DATA
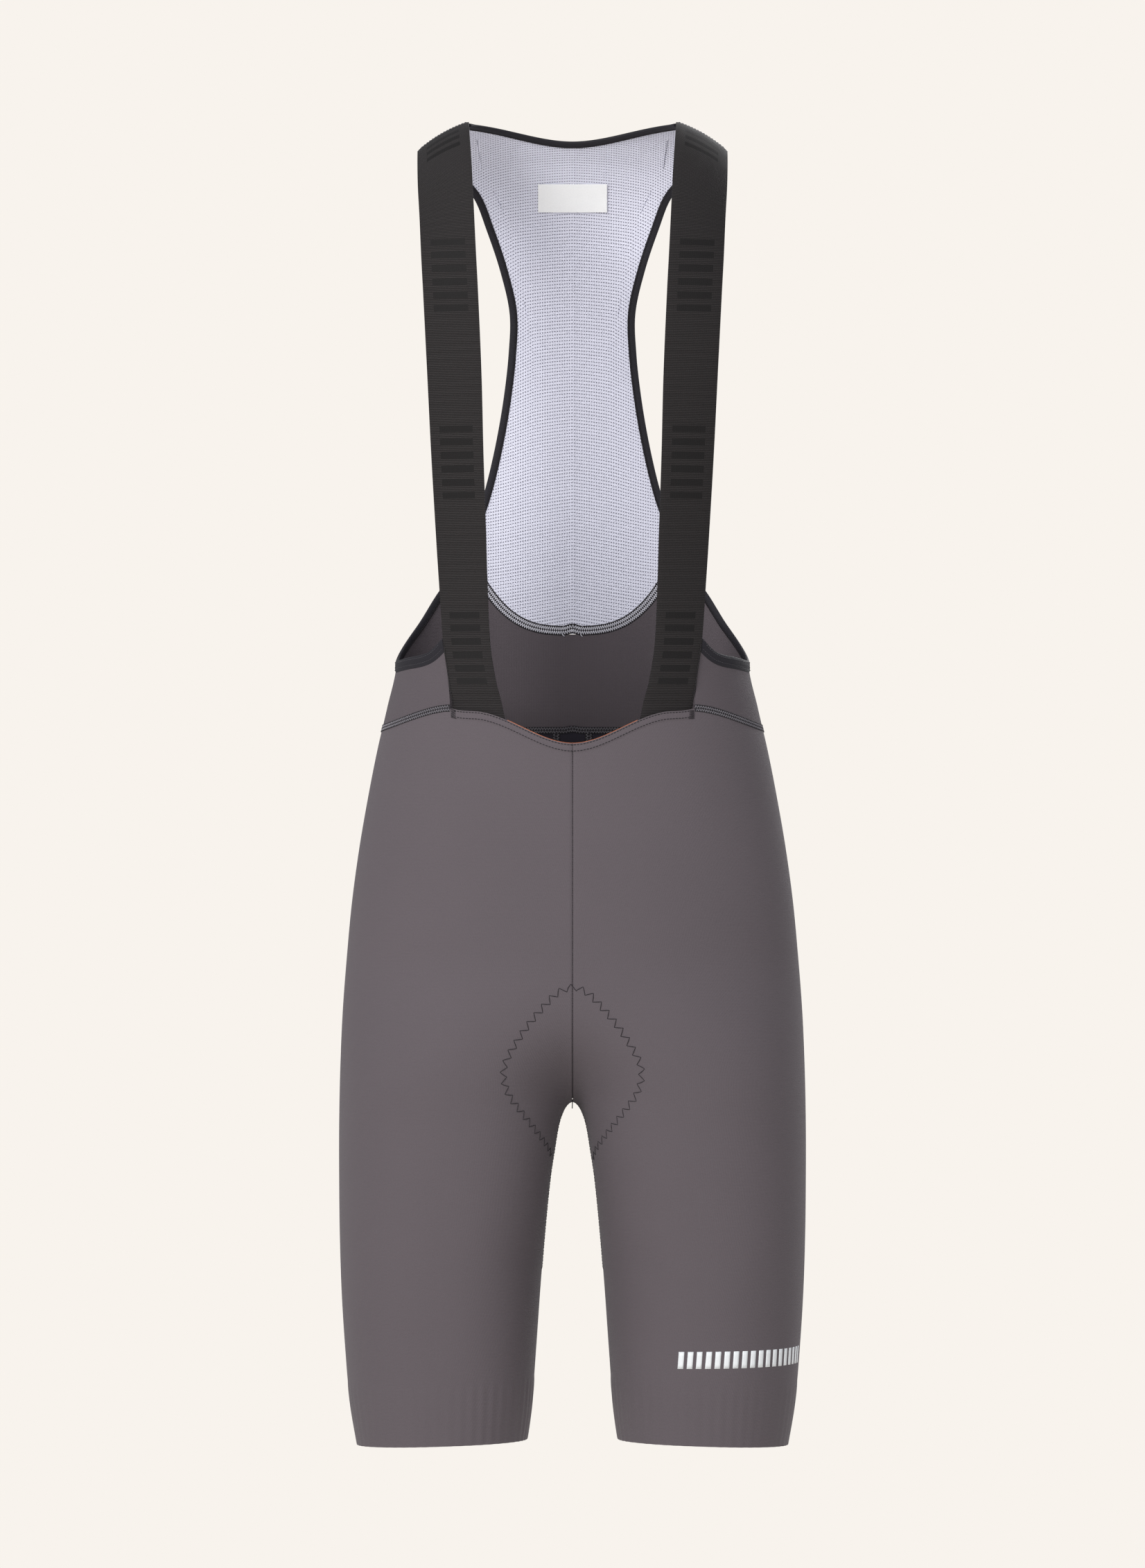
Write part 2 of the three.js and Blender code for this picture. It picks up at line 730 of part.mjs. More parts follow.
function bindingInside(u) {
  return fromEdge(armhole, u, bandWidth(u) + SEAM, ARMHOLE_HAND);
}

// The half width at which the mesh seam reaches the binding, and the binding's share there
function seamCorner(gap) {
  const track = steps(600, (u) => {
    const share = mix(SIDE_SHARE, 0.75, u);
    return { share, at: bindingInside(share).at };
  });
  let best = { distance: Infinity };
  for (const x of steps(200, (u) => mix(55, 80, u))) {
    const { at } = meshSeam(x, gap);
    for (const candidate of track) {
      const distance = candidate.at.distanceTo(at);
      if (distance < best.distance) best = { distance, x, share: candidate.share };
    }
  }
  return best;
}

// Back yoke: from the strap's outer edge under the arm and across the back

function yokeGrid() {
  const corner = seamCorner(-SEAM / 2);
  const start = bandStart(1, SEAM);
  const side = yokeSideShares(seamCorner(0).share).reverse().slice(1, -1);
  const top = [
    ...steps(DETAIL.yokeBack, (u) => meshSeam(corner.x * u, -SEAM / 2).at),
    ...side.map((share) => bindingInside(share).at),
    ...scoopShares(start).reverse().map((share) => bindingInside(share).at),
  ];
  const whole = (z) => distanceFromBack(z, strapOutside(z), -1);
  const columns = top.map((place) => {
    const facing = place.y > FORM.mid(place.z) ? 1 : -1;
    const x = clamp(place.x, 0, FORM.wide(place.z) - 0.01);
    const share = clamp(distanceFromBack(place.z, x, facing) / whole(place.z));
    const at = (z) => sectionPoint(z, sectionAt(z).length - share * whole(z));
    let low = YOKE_SEAM_BACK;
    for (let k = 0; k < 4; k++) low = topEdge(at(low));
    return steps(DETAIL.yokeRows, (u) => at(mix(low + SEAM, place.z, u)));
  });
  columns[0].forEach((point) => {
    point.at.x = 0;
    point.out.x = 0;
  });
  const half = columns[0].map((_, row) => columns.map((column) => column[row]));
  const flip = ({ at, out }) => clothPoint(-at.x, at.y, at.z, new THREE.Vector3(-out.x, out.y, out.z));
  return half.map((row) => [...row.slice(1).reverse().map(flip), ...row]);
}

// Mesh back: a patch stretched between the yoke seam, the two bindings and the shoulders

function meshGrid() {
  const corner = seamCorner(SEAM / 2);
  const neck = neckCurve();
  const seam = BAND_WIDTH.neck + SEAM;
  const outerX = RIDGE.halfWidth - BAND_WIDTH.armhole - SEAM;
  const topCorner = onShoulderSeam(outerX).at;
  const besideNeck = steps(DETAIL.neckRows / 2, (u) => (
    fromEdge(neck, mix(0.5, 1, u), seam, NECK_HAND).at));
  const onShoulder = steps(DETAIL.shoulderColumns, (u) => (
    onShoulderSeam(mix(besideNeck.at(-1).x, outerX, u)).at));
  const top = [...besideNeck, ...onShoulder.slice(1)];
  const rail = [
    meshSeam(corner.x, SEAM / 2).at,
    ...meshSideShares(seamCorner(0).share).slice(1, -1).map((share) => bindingInside(share).at),
    topCorner,
  ];
  const bottom = (u) => meshSeam(corner.x * u, SEAM / 2).at;
  const bottomEnd = bottom(1);
  const columns = top.length - 1;
  return steps(DETAIL.meshRows, (v, row) => steps(2 * columns, (_, k) => {
    const u = Math.abs(k - columns) / columns;
    const side = Math.sign(k - columns);
    const low = bottom(u);
    const high = top[Math.abs(k - columns)];
    const bow = rail[row].clone().sub(bottomEnd.clone().lerp(topCorner, v));
    const point = onBody(low.clone().lerp(high, v).addScaledVector(bow, u));
    point.at.x *= side;
    point.out.x *= side;
    return point;
  }));
}

// Straps: elastic webbing over the shoulder and down the front, tucked behind the front panel

function strapGrid() {
  const across = 4;
  const levels = [
    ...steps(DETAIL.strapRows, (u) => STRAP_TUCK.start * u ** 1.15),
    ...steps(DETAIL.tuckRows, (u) => mix(STRAP_TUCK.start, STRAP_TUCK.end, u)).slice(1),
    STRAP_TUCK.foot,
  ];
  const first = steps(across, (v) => {
    const x = mix(STRAP.inner(0), STRAP.outer(0), v);
    return shoulderPoint(x, turnFromDepth(x, SHOULDER_SEAM));
  });
  const rows = levels.map((level) => {
    const ridgeShare = 1 - smooth(-level / 100);
    return steps(across, (v) => {
      const x = mix(STRAP.inner(level), STRAP.outer(level), v);
      const z = level + ridgeAt(x) * ridgeShare;
      if (z > DOME_END) return shoulderPoint(x, turnFromHeight(x, z, -1) - 1e-6);
      return onBody(new THREE.Vector3(x, -depthAt(x, z, -1), z));
    });
  });
  return [first, ...rows];
}

function strapWall() {
  const tuck = (p) => STRAP_TUCK.depth * smooth(
    (p.at.z - STRAP_TUCK.start) / (STRAP_TUCK.end - STRAP_TUCK.start));
  const grid = strapGrid();
  const outer = grid.map((row) => row.map((p) => lifted(p, CLOTH.strap - tuck(p))));
  const inner = grid.map((row) => row.map((p) => lifted(p, -tuck(p))));
  return { outer, inner };
}

// Front facing: the narrow coloured tape just inside the neckline, between the straps

function facingWall() {
  const grid = steps(2, (v) => steps(20, (u) => {
    const x = mix(-FACING.half, FACING.half, u);
    const top = NECKLINE.middle + NECKLINE.rise * smooth(Math.abs(x) / NECKLINE.reach);
    const z = top - FACING.below - FACING.height * (1 - v);
    return onBody(new THREE.Vector3(x, -depthAt(x, z, -1), z));
  }));
  return sheetWall(grid, FACING.outer, CLOTH.facing);
}

// Label: a small blank rectangle on the inner face of the mesh

function labelWall() {
  const grid = steps(3, (v) => steps(6, (u) => {
    const x = mix(-LABEL.half, LABEL.half, u);
    const z = mix(LABEL.bottom, LABEL.top, v);
    return onBody(new THREE.Vector3(x, depthAt(x, z, 1) * 0.9, z));
  }));
  return sheetWall(grid, LABEL.outer, CLOTH.label);
}

// Seat pad: laid on the inner face of the panels, astride the crotch. It is traced in planes
// that stand square to the line down the middle of the body.

function padCentreLine() {
  const half = (facing, top) => steps(80, (u) => {
    const z = CROTCH + (top - CROTCH) * u ** 2.4;
    const section = sectionAt(z);
    return sectionPoint(z, facing < 0 ? 0 : section.length).at;
  });
  const front = half(-1, PAD.frontTop + 1).reverse();
  const back = half(1, PAD.backTop - 1);
  const line = edgeCurve([...front.slice(0, -1), ...back]);
  line.arcLengthDivisions = 1200;
  return line;
}

function outside(x, place) {
  const shape = shapeAt(place.z);
  return fieldAt(shape, localX(shape, x), place.y) > 1;
}

// Walks sideways over the cloth from a point of the middle line, to the pad's edge
function padTrack(centre, normal, facing) {
  const outline = facing < 0 ? PAD_FRONT : PAD_BACK;
  const track = [{ at: centre.clone(), length: 0 }];
  let depth = 0;
  for (let x = 0.5; x < 70; x += 0.5) {
    let low = depth - 2;
    let high = depth + 14;
    for (let k = 0; k < 22; k++) {
      const middle = (low + high) / 2;
      const place = centre.clone().addScaledVector(normal, middle);
      if (outside(x, place)) high = middle;
      else low = middle;
    }
    depth = (low + high) / 2;
    const at = centre.clone().addScaledVector(normal, depth).setX(x);
    const last = track.at(-1);
    track.push({ at, length: last.length + at.distanceTo(last.at) });
    if (x >= outline.half(at.z)) break;
  }
  return track;
}

function padGrid() {
  const line = padCentreLine();
  return steps(DETAIL.padRows, (s) => {
    const centre = line.getPointAt(s);
    const tangent = line.getTangentAt(s);
    const normal = new THREE.Vector3(0, tangent.z, -tangent.y).negate();
    if (normal.dot(formNormal(0.02, centre.y, centre.z)) < 0) normal.negate();
    const facing = centre.y < FORM.mid(centre.z) ? -1 : 1;
    const track = padTrack(centre, normal, facing);
    const total = track.at(-1).length;
    return steps(DETAIL.padColumns, (v) => {
      const side = Math.sign(2 * v - 1);
      const distance = total * Math.abs(2 * v - 1) ** PAD.crowding;
      const k = Math.max(1, track.findIndex((step) => step.length >= distance - 1e-6));
      const before = track[k - 1];
      const after = track[k];
      const t = (distance - before.length) / (after.length - before.length);
      const at = before.at.clone().lerp(after.at, t);
      const out = formNormal(Math.max(at.x, 0.02), at.y, at.z);
      const fromEnds = line.getLength() * Math.min(s, 1 - s);
      const margin = Math.min(total - distance, fromEnds);
      const thick = mix(PAD.edge, PAD.middle, smooth(margin / PAD.softEdge));
      at.x *= side;
      out.x *= side;
      return { at, out, thick };
    });
  });
}

function padWall() {
  const outer = -CLOTH.body - PAD.clearance;
  const grid = padGrid();
  return wall(
    grid.map((row) => row.map((p) => lifted(p, outer))),
    grid.map((row) => row.map((p) => lifted(p, outer - p.thick))),
  );
}

// Materials

function cloth(color, roughness) {
  return new THREE.MeshStandardMaterial({ color, roughness, metalness: 0, side: THREE.DoubleSide });
}

const MATERIALS = {
  knit: cloth(0x63595d, 0.85),
  darkKnit: cloth(0x2a272e, 0.85),
  webbing: cloth(0x241f1e, 0.8),
  mesh: cloth(0xcdccdc, 0.9),
  binding: cloth(0x1d1c23, 0.75),
  facing: cloth(0xb0643c, 0.6),
  label: cloth(0xf4f3f1, 0.7),
  pad: cloth(0x3a3638, 0.95),
};

// The garment

const garment = new THREE.Group();

function add(name, geometry, material) {
  const mesh = new THREE.Mesh(geometry, material);
  mesh.name = name;
  garment.add(mesh);
}

// A piece and its mirror image; the wearer's left is +X
function addPair(name, outer, inner, material) {
  add(`${name}_left`, wall(outer, inner), material);
  add(`${name}_right`, wall(mirrored(outer), mirrored(inner)), material);
}

const leg = legPanel();
addPair('leg', leg.outer, leg.inner, MATERIALS.knit);
add('seat_strip', seatStrip(leg.outer), MATERIALS.darkKnit);
add('back_yoke', sheetWall(yokeGrid(), 0, CLOTH.body), MATERIALS.knit);
add('mesh_back', sheetWall(meshGrid(), 0, CLOTH.mesh), MATERIALS.mesh);

const strap = strapWall();
addPair('strap', strap.outer, strap.inner, MATERIALS.webbing);

const scoop = bandRows(scoopBand());
addPair('scoop_band', scoop.outer, scoop.inner, MATERIALS.binding);
const binding = bandRows(armholeBinding());
addPair('armhole_binding', binding.outer, binding.inner, MATERIALS.binding);
const neck = bandRows(neckBinding());
add('neck_binding', wall(neck.outer, neck.inner), MATERIALS.binding);
add('front_facing', facingWall(), MATERIALS.facing);
add('back_label', labelWall(), MATERIALS.label);
add('seat_pad', padWall(), MATERIALS.pad);

export default garment;
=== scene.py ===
"""Cycling bib shorts in worn form: knit panels, mesh back, webbing straps and their sewing."""

import bpy
import numpy as np
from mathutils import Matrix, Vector


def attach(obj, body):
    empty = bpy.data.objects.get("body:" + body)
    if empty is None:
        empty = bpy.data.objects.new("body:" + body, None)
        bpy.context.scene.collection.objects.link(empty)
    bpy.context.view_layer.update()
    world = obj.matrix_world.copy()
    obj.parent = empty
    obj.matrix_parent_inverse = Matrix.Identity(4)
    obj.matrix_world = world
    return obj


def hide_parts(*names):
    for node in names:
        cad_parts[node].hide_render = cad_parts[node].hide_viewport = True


bl_info = {
    "name": "Cycling bib shorts",
    "version": (1, 0, 0),
    "blender": (4, 5, 0),
    "location": "3D View > Sidebar > Bib shorts",
    "description": "Cloth, sewing and studio for a pair of cycling bib shorts",
    "category": "Object",
}

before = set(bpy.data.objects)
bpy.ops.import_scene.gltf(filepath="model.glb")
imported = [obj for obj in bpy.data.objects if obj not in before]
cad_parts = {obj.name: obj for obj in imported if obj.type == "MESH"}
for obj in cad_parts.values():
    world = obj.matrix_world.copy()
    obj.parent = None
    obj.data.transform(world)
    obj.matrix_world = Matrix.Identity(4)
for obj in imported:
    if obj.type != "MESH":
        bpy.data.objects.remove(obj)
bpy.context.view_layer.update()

# The form of the body. All sizes here are in millimetres, as in the part's source.

MM = 0.001
ROUND = 2.25
SEAM = 0.3
CROTCH = -705.5
DOME_END = -330
RIDGE = {"top": 7, "fall": 28, "half": 111, "power": 3.477}
DOME = {"front": 110, "back": 90}
SADDLE = {"opening": 5.8, "below": 120, "above": 200, "lobes": 110}
SPREAD = {"limit": 0.75, "sharpest": 6, "height": 160}
STRIP = {"half": 12, "start": 12, "taper": 70}
STRAP_TUCK = {"start": -404, "end": -421.5, "depth": 3.2, "foot": -432.5}
NECKLINE = {"middle": -447.5, "rise": 23, "reach": 72}
BACK_NECK = {"dip": 9.2, "reach": 72, "corner": 70}
MESH_SEAM = {"middle": -367, "rise": 30.4, "reach": 61.8, "bow": 2.6}
HEM = {"z": -950.3, "x": 94, "tilt_x": -0.032, "tilt_y": -0.02}
YOKE_SEAM_BACK = -437.2
SHOULDER_SEAM = 4
STRAP_LAP = 2.6
WEBBING = {"width": 37.5, "lift": 1.4, "lap_rise": 0.5, "edge_drop": 0.35, "soft_edge": 0.9}
FACING = {"half": 46.5, "width": 8, "above": 0.3, "inside": 1.6}
LABEL = {"half": 25.3, "low": -57.3, "high": -37.3, "inside": 1.5}
BANDS = {"scoop": 8, "armhole": 5, "neck": 5.5}
SAMPLES = 180


def curve_through(keys, values):
    """A cubic curve through the rows, level beyond its ends."""
    keys, values = np.array(keys, float), np.array(values, float)
    last = len(keys) - 1
    before = np.maximum(np.arange(last + 1) - 1, 0)
    after = np.minimum(np.arange(last + 1) + 1, last)
    slope = (values[after] - values[before]) / (keys[after] - keys[before])

    def at(key):
        key = np.clip(key, keys[0], keys[-1])
        i = np.clip(np.searchsorted(keys, key, side="right") - 1, 0, last - 1)
        span = keys[i + 1] - keys[i]
        t = (key - keys[i]) / span
        t2, t3 = t * t, t * t * t
        return (values[i] * (2 * t3 - 3 * t2 + 1) + values[i + 1] * (3 * t2 - 2 * t3)
                + span * (slope[i] * (t3 - 2 * t2 + t) + slope[i + 1] * (t3 - t2)))

    return at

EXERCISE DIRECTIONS
Return only the lines from the beginning of the material up to and including the line with "across the back", exactly as written.

EXERCISE OUTPUT
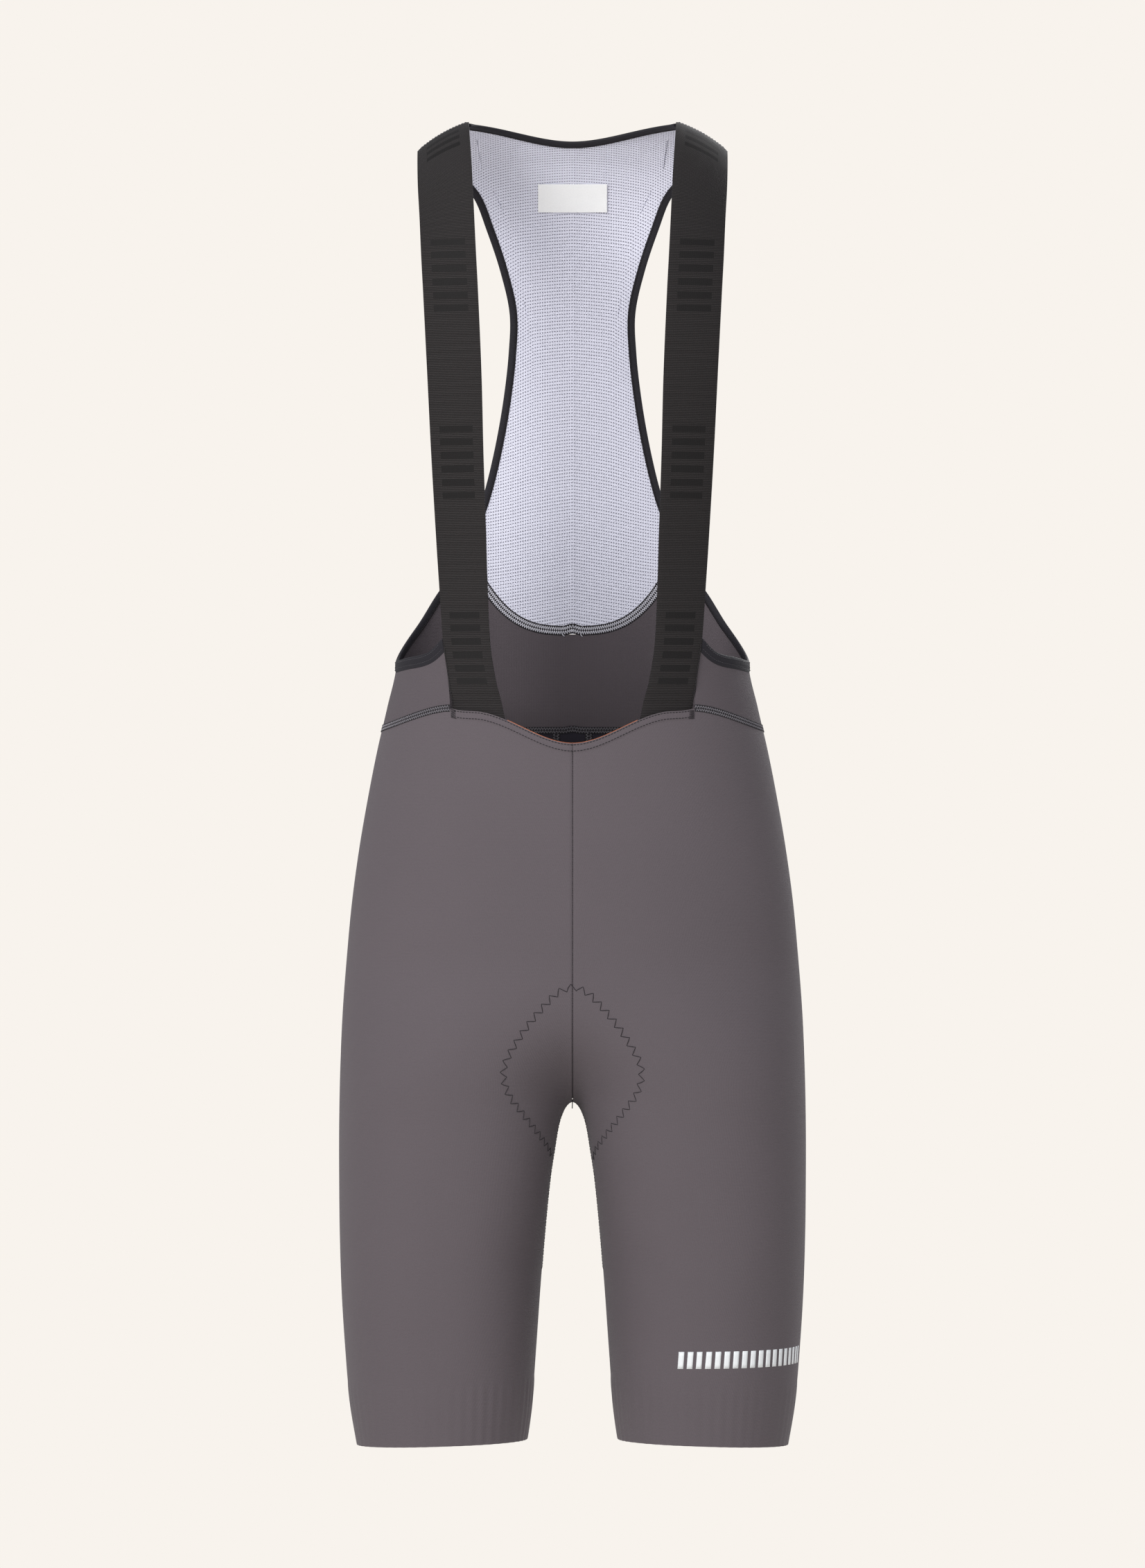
Write part 2 of the three.js and Blender code for this picture. It picks up at line 730 of part.mjs. More parts follow.
function bindingInside(u) {
  return fromEdge(armhole, u, bandWidth(u) + SEAM, ARMHOLE_HAND);
}

// The half width at which the mesh seam reaches the binding, and the binding's share there
function seamCorner(gap) {
  const track = steps(600, (u) => {
    const share = mix(SIDE_SHARE, 0.75, u);
    return { share, at: bindingInside(share).at };
  });
  let best = { distance: Infinity };
  for (const x of steps(200, (u) => mix(55, 80, u))) {
    const { at } = meshSeam(x, gap);
    for (const candidate of track) {
      const distance = candidate.at.distanceTo(at);
      if (distance < best.distance) best = { distance, x, share: candidate.share };
    }
  }
  return best;
}

// Back yoke: from the strap's outer edge under the arm and across the back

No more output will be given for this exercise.